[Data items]

▼

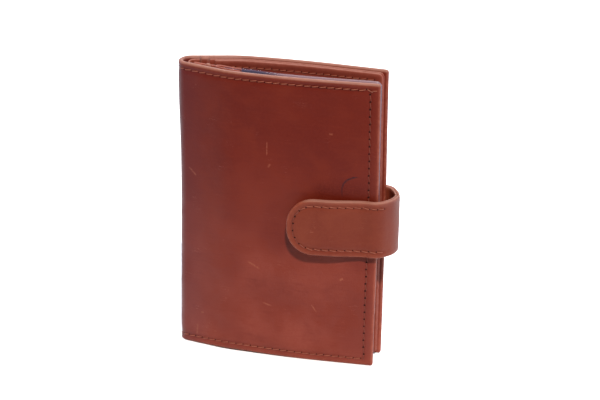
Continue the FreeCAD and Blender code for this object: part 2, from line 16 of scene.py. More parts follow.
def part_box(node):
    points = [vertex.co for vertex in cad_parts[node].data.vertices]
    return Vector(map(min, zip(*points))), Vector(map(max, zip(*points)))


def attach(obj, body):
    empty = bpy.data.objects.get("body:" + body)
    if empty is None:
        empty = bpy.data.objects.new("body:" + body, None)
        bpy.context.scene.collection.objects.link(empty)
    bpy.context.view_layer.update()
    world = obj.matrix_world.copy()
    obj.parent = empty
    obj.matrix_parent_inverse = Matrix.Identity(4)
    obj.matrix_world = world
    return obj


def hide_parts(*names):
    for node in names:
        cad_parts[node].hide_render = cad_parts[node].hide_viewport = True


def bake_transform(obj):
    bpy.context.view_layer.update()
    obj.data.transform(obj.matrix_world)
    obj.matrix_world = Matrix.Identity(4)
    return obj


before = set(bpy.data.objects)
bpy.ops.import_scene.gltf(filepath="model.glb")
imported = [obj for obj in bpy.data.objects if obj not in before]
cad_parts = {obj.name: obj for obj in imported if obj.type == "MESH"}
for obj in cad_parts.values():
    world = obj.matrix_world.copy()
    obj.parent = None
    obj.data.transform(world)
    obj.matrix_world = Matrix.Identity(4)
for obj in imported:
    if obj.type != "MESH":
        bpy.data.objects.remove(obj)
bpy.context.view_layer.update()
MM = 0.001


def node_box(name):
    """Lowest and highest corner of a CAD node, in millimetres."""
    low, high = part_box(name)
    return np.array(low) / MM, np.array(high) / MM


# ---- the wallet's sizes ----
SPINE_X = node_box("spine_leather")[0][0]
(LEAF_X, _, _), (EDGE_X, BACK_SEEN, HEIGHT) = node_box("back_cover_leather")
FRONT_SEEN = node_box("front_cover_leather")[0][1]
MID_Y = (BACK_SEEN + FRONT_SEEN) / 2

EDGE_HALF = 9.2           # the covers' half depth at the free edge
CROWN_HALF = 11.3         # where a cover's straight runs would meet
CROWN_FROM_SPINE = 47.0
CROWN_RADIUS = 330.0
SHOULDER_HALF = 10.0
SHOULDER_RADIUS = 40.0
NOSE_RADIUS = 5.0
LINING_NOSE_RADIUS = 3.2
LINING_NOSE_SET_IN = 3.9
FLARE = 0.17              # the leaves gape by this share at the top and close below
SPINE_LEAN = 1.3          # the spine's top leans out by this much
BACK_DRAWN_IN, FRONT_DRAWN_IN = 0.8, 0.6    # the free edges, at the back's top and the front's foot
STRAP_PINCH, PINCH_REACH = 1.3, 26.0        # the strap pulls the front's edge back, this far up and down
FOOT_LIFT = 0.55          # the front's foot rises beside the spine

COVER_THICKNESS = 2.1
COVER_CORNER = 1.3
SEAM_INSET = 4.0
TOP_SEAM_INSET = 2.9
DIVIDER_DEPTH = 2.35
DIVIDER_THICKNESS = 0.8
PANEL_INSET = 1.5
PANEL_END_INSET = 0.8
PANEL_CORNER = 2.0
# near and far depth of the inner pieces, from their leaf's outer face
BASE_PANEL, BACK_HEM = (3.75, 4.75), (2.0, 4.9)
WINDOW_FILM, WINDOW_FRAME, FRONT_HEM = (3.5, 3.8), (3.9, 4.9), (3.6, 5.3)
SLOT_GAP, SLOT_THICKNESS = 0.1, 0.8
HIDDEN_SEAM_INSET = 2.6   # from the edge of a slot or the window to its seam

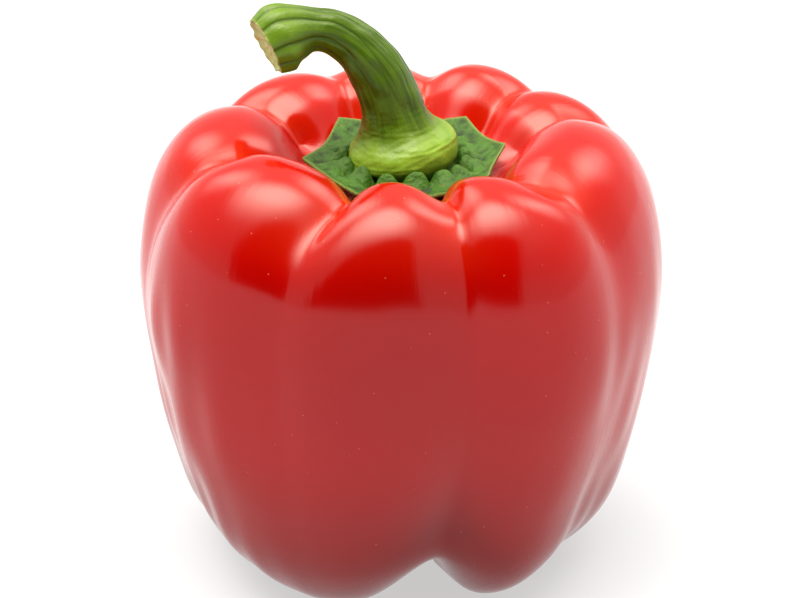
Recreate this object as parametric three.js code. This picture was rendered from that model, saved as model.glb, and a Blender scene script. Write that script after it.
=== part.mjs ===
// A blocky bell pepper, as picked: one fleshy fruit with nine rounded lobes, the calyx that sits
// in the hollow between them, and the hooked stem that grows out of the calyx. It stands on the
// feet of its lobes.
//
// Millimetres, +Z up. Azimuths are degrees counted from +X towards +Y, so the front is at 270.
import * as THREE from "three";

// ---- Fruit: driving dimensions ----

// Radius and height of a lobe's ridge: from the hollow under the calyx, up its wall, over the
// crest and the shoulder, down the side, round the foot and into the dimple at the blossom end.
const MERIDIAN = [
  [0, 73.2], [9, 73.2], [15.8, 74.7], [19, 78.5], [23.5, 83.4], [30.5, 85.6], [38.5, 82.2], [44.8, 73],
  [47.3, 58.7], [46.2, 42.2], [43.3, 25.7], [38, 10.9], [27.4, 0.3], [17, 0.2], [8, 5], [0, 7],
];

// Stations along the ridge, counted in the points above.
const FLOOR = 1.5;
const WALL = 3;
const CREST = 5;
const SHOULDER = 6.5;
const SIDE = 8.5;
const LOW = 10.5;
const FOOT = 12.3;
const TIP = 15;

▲

Using the material above, count the lines containing the word "code". Reply with the number alone.

2